AT ANY GIVEN TIME, I’m reading five or six books. When reading any one of them feels like a chore, I put it down and switch to something that better fits my mood or my curiosity. Reading in a linear fashion, I’ve come to realize, makes me enjoy my favorite activity less.
Inevitably, I get something like 75-100 pages into several books that I don’t finish. But why slog through something unsatisfying when there are more books than any of us could ever possibly read? Still, it’s a struggle for me not to think that putting a book down is a dereliction. Just this weekend I had to give myself permission to return some library books that I reluctantly admitted I wouldn’t be able to read for several months owing to the stack I’ve already piled. The majesty of the library is that the books are going to be waiting for us when we are ready to read them. Better for now that Keeanga-Yamahtta Taylor’s Race for Profit: How Banks and The Real Estate Industry Undermined Black Homeownership be read by someone else in the Hold queue.
Here are six books I’ve read in the past few months that I think are worth your time. Please note that I’m not including two of the best books I’ve read in 2021—The Jakarta Method by Vincent Bevins and Overheated by Kate Aronoff—because I discussed them on Ezra Klein’s podcast. You should definitely read those, and The Prophets by Robert Jones, Jr., one of the best novels I’ve ever, ever read (but also one about which I would have to write a longer essay than I can summon the energy for). I’m also going to fight the impulse to talk about thus-far-excellent books I haven’t yet finished, like Concepcion by Albert Samaha, the forthcoming Gangsters of Capitalism by Jonathan Katz, and my first-ever Orhan Pamuk novel, My Name Is Red. (Read 25-30 pages of that and tell me Pamuk isn’t one of the greatest novelists of all time. I’m resolved to be an Orhan Pamuk Guy, and my wife’s copy of Snow beckons.) Let’s not try to do too much here.

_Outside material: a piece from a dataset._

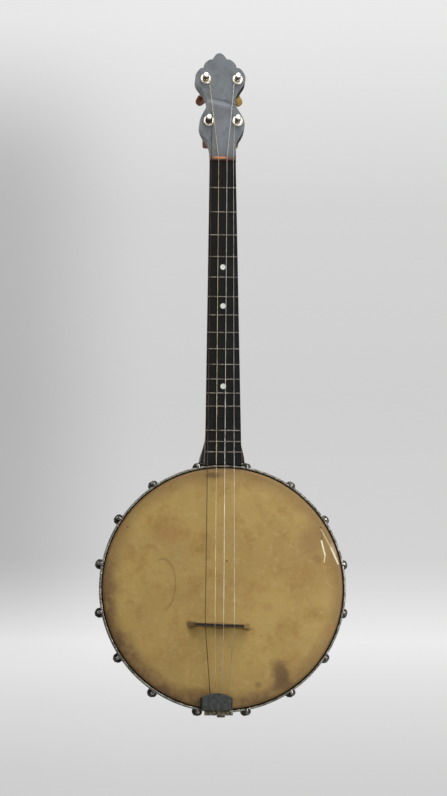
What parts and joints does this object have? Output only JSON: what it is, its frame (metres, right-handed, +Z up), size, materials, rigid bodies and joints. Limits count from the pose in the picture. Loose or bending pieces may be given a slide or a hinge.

AFTER NATIONALISM: BEING AMERICAN IN AN AGE OF DIVISION by Samuel Goldman. Sam is probably the leading rigorous polemicist on the American right in 2021. I knew it would happen, because we’ve been friends for 25 years—we’re products of the tri-state area punk and hardcore scenes; more on that below—and I’ve watched him grow into his voice. His project in After Nationalism, a slim volume concealing great ambition, is to mitigate our current political and social fragmentation through exploring competing conceptions of America—America-as-covenant; America-as-creed; America-as-crucible—that operate as the shifting tectonic plates beneath these clashes. Two things distinguishing Sam’s book are that he doesn’t elide or explain away the American racial caste system, instead using it to puncture lazy myths about paths to American cohesion and the paths to it; and, relatedly, he considers America’s consistent patterns of bellicosity to be meaningful. He does not provide the standard treatment of violence as peripheral to the real business of America.
By “after nationalism,” Sam is riffing off of the philosopher Alasdair MacIntyre’s After Virtue—I can remember Sam talking about that book in one of the apartments we shared at Rutgers—to observe that “our public discourse is characterized by appeals to various and potentially incompatible conceptions of the nation.” He’s alarmed at where that incompatibility can lead, and ends up arguing for “constitutionalism, the rule of law and civic equality” as a “high-stakes bet that we can get along after nationalism.” Sam doesn’t consider it to be a breakthrough fix, only the least problematic option available, and his candor about its limitations is refreshing.
Appropriately for a book about the difficulty of cohesion, you’re not going to agree with everything Sam focuses on or doesn’t, nor with everything he contends. However you approach his project, you’ll learn things about America, particularly from the way he weaves together literary and cultural traditions to give the book a timelessness that most polemics can’t attain. Americans may be eternally quarrelsome, but surely we can agree that Sam is selling punk rock out every day he doesn’t get covenant.creed.crucible. tattooed on him Unbroken-style.
WHAT STRANGE PARADISE by Omar El Akkad. If you listen to that episode of Ezra’s podcast, you’ll hear me say that American War is the greatest novel to emerge from the 9/11 Era thus far. If American War imagined a horrifying but familiar future as a way to expose what the Forever Wars are at their heart, What Strange Paradise is happening right now, as a ship of smuggled refugees capsizes in the Mediterranean and washes a young boy, Amir, ashore on a Greek island.